BirdLife International, an international nature conservation organisation, said that the outlook for Europe's biodiversity "still looks grim" under the agreed CAP reform.

CAOBISCO, the Association of the Chocolate, Biscuit and Confectionery Industries of the EU, stated that the CAP reform deal "showed little progress on the commitment to create competition within European agriculture." David Zimmer, director general of CAOBISCO, said: "The spirit of reform is gone. For too long we have supported European agriculture at the expense of European manufacturing, European consumers and fair access to our markets by farmers from the poorest countries of the world. Partial reform removes jobs from the European Union and will mean we are all paying more for our foods."

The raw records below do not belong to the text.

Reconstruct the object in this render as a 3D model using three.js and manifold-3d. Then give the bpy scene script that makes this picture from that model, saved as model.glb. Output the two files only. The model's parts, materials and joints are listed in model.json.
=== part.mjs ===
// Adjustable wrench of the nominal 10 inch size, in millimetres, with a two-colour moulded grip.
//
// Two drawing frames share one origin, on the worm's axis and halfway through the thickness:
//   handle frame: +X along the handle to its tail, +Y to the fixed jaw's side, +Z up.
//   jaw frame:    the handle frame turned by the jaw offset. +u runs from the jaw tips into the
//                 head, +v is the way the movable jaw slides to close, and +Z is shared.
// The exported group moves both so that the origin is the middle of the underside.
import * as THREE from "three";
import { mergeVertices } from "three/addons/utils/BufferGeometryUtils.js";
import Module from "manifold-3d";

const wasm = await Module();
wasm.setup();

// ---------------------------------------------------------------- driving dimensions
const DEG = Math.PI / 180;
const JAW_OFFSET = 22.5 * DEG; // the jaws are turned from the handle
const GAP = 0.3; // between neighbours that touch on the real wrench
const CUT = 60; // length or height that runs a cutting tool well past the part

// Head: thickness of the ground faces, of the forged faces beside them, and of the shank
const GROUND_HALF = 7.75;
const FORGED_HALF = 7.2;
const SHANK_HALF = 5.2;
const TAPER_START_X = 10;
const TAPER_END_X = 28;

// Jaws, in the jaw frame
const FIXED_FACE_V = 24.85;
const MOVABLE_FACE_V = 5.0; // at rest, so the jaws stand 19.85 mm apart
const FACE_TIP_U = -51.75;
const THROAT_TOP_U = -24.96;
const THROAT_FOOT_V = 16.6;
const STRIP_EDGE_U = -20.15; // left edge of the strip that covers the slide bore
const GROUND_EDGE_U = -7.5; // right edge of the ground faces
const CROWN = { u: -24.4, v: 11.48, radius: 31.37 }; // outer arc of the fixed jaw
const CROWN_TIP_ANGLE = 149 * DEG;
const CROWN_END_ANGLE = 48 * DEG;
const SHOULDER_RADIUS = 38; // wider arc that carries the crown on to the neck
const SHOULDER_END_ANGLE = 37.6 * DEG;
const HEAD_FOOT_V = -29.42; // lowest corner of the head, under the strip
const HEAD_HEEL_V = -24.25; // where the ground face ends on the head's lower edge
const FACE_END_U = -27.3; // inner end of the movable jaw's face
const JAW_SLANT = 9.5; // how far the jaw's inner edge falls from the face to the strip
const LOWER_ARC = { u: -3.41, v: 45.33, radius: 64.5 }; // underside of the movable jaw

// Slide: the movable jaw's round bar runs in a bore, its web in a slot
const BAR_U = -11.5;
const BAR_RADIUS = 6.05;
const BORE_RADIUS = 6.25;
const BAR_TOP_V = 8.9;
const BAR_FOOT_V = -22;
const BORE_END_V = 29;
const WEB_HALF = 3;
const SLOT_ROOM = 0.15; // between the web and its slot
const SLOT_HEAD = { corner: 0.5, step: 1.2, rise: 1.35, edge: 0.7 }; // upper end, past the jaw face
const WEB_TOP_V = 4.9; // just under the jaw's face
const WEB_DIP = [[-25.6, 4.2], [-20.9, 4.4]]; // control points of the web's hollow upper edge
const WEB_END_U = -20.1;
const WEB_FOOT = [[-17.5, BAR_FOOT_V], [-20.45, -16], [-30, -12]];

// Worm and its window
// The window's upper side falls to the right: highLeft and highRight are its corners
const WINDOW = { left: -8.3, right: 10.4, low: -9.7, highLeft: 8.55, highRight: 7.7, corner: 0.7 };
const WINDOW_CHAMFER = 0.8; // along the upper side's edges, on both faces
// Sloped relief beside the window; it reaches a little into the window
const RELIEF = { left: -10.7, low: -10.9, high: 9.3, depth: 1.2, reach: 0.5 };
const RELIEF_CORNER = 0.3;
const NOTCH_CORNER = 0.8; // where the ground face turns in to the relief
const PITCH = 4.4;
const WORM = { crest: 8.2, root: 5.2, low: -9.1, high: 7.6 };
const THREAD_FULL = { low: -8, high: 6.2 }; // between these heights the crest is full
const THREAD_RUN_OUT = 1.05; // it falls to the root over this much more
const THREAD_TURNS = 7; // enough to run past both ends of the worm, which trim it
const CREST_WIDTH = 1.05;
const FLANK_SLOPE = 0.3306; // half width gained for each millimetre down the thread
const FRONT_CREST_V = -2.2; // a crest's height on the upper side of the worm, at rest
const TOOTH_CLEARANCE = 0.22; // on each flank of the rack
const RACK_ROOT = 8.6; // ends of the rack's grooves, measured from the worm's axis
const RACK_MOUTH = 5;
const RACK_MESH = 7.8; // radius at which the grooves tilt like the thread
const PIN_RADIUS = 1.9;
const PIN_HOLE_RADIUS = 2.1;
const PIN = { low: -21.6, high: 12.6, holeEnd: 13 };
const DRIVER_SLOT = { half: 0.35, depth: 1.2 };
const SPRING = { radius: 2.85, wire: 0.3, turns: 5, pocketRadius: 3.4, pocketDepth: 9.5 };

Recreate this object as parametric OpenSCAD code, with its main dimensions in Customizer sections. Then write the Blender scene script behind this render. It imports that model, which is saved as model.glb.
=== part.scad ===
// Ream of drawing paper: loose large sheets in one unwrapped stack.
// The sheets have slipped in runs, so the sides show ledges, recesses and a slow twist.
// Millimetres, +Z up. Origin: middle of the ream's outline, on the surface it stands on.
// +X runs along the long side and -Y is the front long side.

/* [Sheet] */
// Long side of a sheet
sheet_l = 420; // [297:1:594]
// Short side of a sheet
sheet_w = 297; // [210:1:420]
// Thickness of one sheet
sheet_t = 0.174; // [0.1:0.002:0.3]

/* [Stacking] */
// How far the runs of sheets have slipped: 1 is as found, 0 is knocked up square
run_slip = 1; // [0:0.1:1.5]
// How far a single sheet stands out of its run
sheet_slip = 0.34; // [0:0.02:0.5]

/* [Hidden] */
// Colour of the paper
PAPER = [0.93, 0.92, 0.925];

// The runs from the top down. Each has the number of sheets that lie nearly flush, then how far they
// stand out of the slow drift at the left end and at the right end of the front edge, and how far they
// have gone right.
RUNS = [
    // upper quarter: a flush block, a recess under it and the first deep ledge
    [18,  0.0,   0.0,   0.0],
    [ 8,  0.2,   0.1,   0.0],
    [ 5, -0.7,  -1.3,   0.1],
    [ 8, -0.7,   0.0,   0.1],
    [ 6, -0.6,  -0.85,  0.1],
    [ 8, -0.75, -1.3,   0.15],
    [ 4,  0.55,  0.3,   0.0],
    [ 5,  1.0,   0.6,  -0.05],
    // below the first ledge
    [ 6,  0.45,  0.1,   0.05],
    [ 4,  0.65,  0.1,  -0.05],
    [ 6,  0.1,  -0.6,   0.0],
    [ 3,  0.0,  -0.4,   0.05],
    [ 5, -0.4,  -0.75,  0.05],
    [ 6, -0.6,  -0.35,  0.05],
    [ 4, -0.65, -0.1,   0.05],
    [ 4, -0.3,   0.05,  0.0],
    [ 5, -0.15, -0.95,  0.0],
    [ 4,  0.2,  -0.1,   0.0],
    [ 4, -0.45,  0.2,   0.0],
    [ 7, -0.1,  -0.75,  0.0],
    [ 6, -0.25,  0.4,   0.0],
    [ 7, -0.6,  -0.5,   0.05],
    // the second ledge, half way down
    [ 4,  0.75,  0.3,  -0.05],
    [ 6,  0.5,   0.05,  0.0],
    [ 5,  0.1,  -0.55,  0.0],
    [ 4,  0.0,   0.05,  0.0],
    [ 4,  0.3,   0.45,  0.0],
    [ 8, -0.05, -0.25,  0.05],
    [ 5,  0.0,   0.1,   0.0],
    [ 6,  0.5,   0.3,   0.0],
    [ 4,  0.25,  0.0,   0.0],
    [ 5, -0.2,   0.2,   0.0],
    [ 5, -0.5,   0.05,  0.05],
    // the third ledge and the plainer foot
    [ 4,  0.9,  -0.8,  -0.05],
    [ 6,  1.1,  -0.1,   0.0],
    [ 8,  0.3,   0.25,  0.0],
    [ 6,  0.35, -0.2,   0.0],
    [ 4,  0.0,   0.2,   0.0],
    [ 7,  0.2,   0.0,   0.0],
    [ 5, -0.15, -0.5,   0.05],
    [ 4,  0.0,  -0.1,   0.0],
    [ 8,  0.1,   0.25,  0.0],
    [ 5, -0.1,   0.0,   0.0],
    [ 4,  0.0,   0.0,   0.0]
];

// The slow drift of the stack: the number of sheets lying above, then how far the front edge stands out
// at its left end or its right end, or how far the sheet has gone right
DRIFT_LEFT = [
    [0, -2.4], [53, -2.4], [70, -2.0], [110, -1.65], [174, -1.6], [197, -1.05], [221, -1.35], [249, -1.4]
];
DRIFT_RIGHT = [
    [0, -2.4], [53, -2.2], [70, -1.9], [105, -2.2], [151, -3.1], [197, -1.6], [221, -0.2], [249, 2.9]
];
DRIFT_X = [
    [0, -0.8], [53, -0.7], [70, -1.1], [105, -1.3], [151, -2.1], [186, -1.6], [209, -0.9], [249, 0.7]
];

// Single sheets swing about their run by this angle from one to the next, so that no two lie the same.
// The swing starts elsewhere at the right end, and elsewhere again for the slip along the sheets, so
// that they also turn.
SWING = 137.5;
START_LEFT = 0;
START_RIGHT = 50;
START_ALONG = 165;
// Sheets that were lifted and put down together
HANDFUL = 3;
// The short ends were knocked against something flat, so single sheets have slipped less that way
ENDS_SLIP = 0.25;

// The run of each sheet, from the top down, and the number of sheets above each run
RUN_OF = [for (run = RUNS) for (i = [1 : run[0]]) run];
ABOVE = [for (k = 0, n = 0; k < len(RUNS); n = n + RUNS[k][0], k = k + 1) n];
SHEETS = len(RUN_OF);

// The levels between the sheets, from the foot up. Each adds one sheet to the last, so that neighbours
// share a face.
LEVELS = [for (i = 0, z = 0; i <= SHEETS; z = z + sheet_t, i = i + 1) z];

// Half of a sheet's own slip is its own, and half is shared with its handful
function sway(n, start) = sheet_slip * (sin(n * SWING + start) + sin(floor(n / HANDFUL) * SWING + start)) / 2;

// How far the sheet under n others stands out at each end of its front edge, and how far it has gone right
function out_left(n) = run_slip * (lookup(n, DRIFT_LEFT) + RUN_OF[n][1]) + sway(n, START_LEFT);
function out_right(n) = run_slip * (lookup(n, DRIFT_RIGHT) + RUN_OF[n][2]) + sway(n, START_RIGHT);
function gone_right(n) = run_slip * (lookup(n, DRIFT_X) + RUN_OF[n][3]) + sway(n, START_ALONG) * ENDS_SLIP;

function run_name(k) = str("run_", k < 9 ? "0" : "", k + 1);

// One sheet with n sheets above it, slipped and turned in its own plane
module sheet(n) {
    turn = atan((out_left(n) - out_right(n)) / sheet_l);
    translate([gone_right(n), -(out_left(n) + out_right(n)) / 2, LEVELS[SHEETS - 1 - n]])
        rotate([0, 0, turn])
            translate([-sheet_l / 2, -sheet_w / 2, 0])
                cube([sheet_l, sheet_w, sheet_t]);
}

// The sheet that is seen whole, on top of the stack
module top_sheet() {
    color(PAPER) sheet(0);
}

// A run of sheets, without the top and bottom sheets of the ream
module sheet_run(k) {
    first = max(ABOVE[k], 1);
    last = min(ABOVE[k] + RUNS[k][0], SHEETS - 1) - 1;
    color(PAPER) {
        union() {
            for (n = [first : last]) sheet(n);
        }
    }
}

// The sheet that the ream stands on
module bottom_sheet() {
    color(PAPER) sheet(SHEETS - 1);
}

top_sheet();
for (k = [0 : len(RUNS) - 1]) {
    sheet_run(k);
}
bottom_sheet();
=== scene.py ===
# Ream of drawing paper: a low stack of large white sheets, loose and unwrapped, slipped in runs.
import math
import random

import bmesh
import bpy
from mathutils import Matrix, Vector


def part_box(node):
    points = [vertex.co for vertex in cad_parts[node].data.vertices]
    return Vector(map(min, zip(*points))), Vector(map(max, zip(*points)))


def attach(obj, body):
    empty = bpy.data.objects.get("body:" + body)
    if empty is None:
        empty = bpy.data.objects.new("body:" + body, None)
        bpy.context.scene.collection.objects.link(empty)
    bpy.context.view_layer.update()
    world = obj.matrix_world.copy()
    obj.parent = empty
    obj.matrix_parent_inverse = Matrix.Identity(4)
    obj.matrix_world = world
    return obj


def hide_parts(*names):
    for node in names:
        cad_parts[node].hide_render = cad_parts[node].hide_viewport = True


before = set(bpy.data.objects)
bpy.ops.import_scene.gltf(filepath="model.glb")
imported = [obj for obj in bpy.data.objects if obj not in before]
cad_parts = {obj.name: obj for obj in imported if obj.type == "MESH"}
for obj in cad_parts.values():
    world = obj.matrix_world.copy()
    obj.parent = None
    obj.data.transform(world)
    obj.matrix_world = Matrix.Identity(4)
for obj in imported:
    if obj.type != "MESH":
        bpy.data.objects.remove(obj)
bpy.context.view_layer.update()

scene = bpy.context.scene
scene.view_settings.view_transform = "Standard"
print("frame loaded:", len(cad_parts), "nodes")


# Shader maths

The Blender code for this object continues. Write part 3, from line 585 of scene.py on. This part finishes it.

The Confederation of the food and drink industries of the EU (CIAA) hailed the agreement as a "major breakthrough for the agri-food sector". CIAA is convinced that the deal will improve the EU's position in WTO negotiations. "The agreement reached yesterday is in line with the long term objective of the EU food and drink industry to promote a competitive, efficient and more sustainable agriculture in Europe", said Jean Martin, President of CIAA.

According to the Organisation for Economic Co-operation and Development (OECD), food prices in the EU are 44 per cent higher because of the CAP than they would be under normal market rules. Agricultural measures consume 45 billion euro or half of the EU budget annually.


The EU is due to adopt its position for WTO negotatiations on liberalisation of agricultural trade. The talks start in September 2003 in Cancun, Mexico.